• AVAILABLE DATA
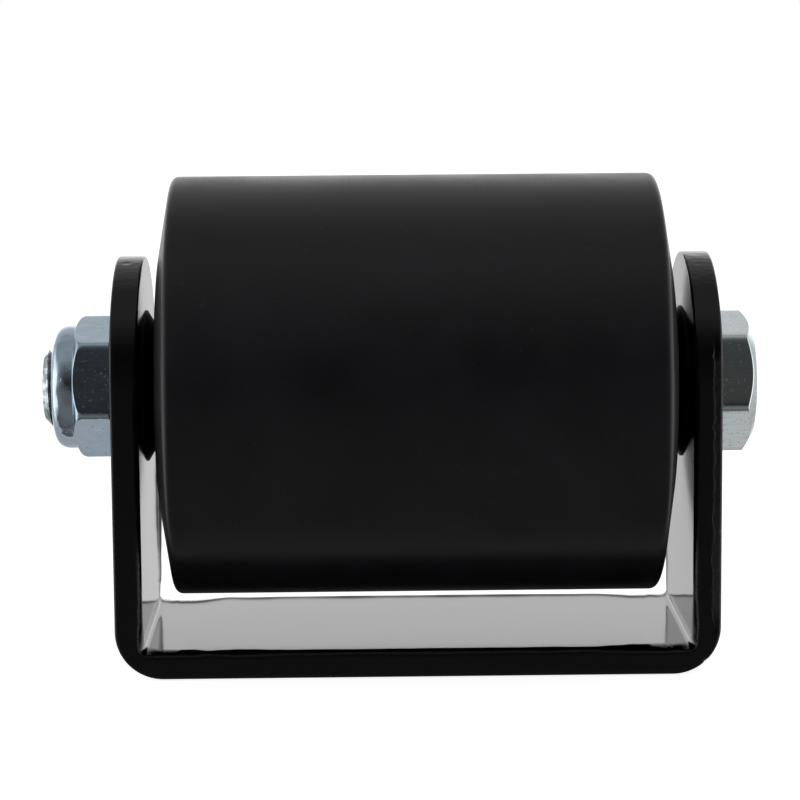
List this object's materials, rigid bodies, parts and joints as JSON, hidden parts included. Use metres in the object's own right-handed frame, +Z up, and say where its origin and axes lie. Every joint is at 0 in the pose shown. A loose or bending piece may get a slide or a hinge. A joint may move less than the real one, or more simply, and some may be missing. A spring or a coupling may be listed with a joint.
{
  "type": "bow roller",
  "caption": "Wide cylindrical roller turning on a through bolt, carried between the two upright ears of a bent flat-bar yoke with a flat base.",
  "frame": {"origin": "centre of the yoke's flat underside", "axes": "+X along the axle towards the bolt head, +Y to the back, +Z up from the base to the roller"},
  "size_m": [0.1356, 0.08, 0.092],
  "materials": {
    "yoke_paint": "gloss black paint on mild steel, slight orange peel",
    "roller_nylon": "satin black solid nylon, fine turning marks",
    "sleeve_steel": "bright zinc-plated tube",
    "bush_acetal": "black acetal",
    "collar_nylon": "black nylon",
    "bolt_zinc": "bright zinc plate with a pale blue tint",
    "nut_zinc": "bright zinc plate with a pale blue tint",
    "insert_nylon": "natural nylon"
  },
  "bodies": {
    "yoke": {"yoke_bracket": "yoke_paint", "axle_sleeve": "sleeve_steel", "axle_bolt": "bolt_zinc", "lock_nut": "nut_zinc", "lock_nut_insert": "insert_nylon"},
    "roller": {"roller_body": "roller_nylon", "bush_left": "bush_acetal", "bush_right": "bush_acetal"},
    "collar_left": {"thrust_collar_left": "collar_nylon"},
    "collar_right": {"thrust_collar_right": "collar_nylon"}
  },
  "joints": [
    {"name": "roller_spin", "type": "hinge", "parent": "yoke", "child": "roller", "pos_m": [0, 0, 0.052], "axis": [1, 0, 0], "continuous": true},
    {"name": "collar_left_spin", "type": "hinge", "parent": "yoke", "child": "collar_left", "pos_m": [0, 0, 0.052], "axis": [1, 0, 0], "continuous": true},
    {"name": "collar_right_spin", "type": "hinge", "parent": "yoke", "child": "collar_right", "pos_m": [0, 0, 0.052], "axis": [1, 0, 0], "continuous": true}
  ]
}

• GIVEN PROBLEM
Copy the data above exactly. Every line must be included.

• ANSWER TO THIS PROBLEM
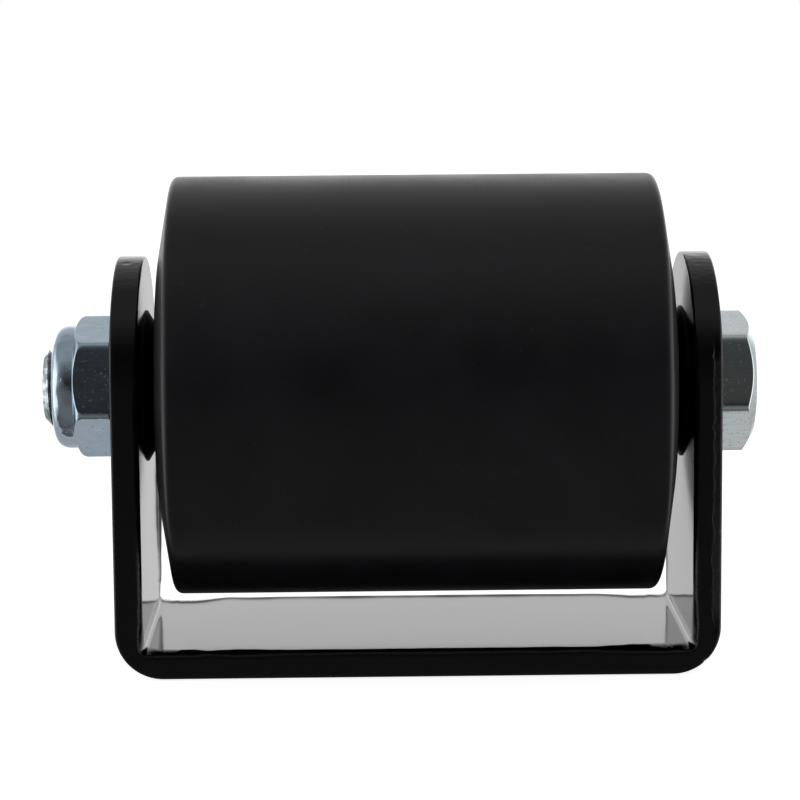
List this object's materials, rigid bodies, parts and joints as JSON, hidden parts included. Use metres in the object's own right-handed frame, +Z up, and say where its origin and axes lie. Every joint is at 0 in the pose shown. A loose or bending piece may get a slide or a hinge. A joint may move less than the real one, or more simply, and some may be missing. A spring or a coupling may be listed with a joint.
{
  "type": "bow roller",
  "caption": "Wide cylindrical roller turning on a through bolt, carried between the two upright ears of a bent flat-bar yoke with a flat base.",
  "frame": {"origin": "centre of the yoke's flat underside", "axes": "+X along the axle towards the bolt head, +Y to the back, +Z up from the base to the roller"},
  "size_m": [0.1356, 0.08, 0.092],
  "materials": {
    "yoke_paint": "gloss black paint on mild steel, slight orange peel",
    "roller_nylon": "satin black solid nylon, fine turning marks",
    "sleeve_steel": "bright zinc-plated tube",
    "bush_acetal": "black acetal",
    "collar_nylon": "black nylon",
    "bolt_zinc": "bright zinc plate with a pale blue tint",
    "nut_zinc": "bright zinc plate with a pale blue tint",
    "insert_nylon": "natural nylon"
  },
  "bodies": {
    "yoke": {"yoke_bracket": "yoke_paint", "axle_sleeve": "sleeve_steel", "axle_bolt": "bolt_zinc", "lock_nut": "nut_zinc", "lock_nut_insert": "insert_nylon"},
    "roller": {"roller_body": "roller_nylon", "bush_left": "bush_acetal", "bush_right": "bush_acetal"},
    "collar_left": {"thrust_collar_left": "collar_nylon"},
    "collar_right": {"thrust_collar_right": "collar_nylon"}
  },
  "joints": [
    {"name": "roller_spin", "type": "hinge", "parent": "yoke", "child": "roller", "pos_m": [0, 0, 0.052], "axis": [1, 0, 0], "continuous": true},
    {"name": "collar_left_spin", "type": "hinge", "parent": "yoke", "child": "collar_left", "pos_m": [0, 0, 0.052], "axis": [1, 0, 0], "continuous": true},
    {"name": "collar_right_spin", "type": "hinge", "parent": "yoke", "child": "collar_right", "pos_m": [0, 0, 0.052], "axis": [1, 0, 0], "continuous": true}
  ]
}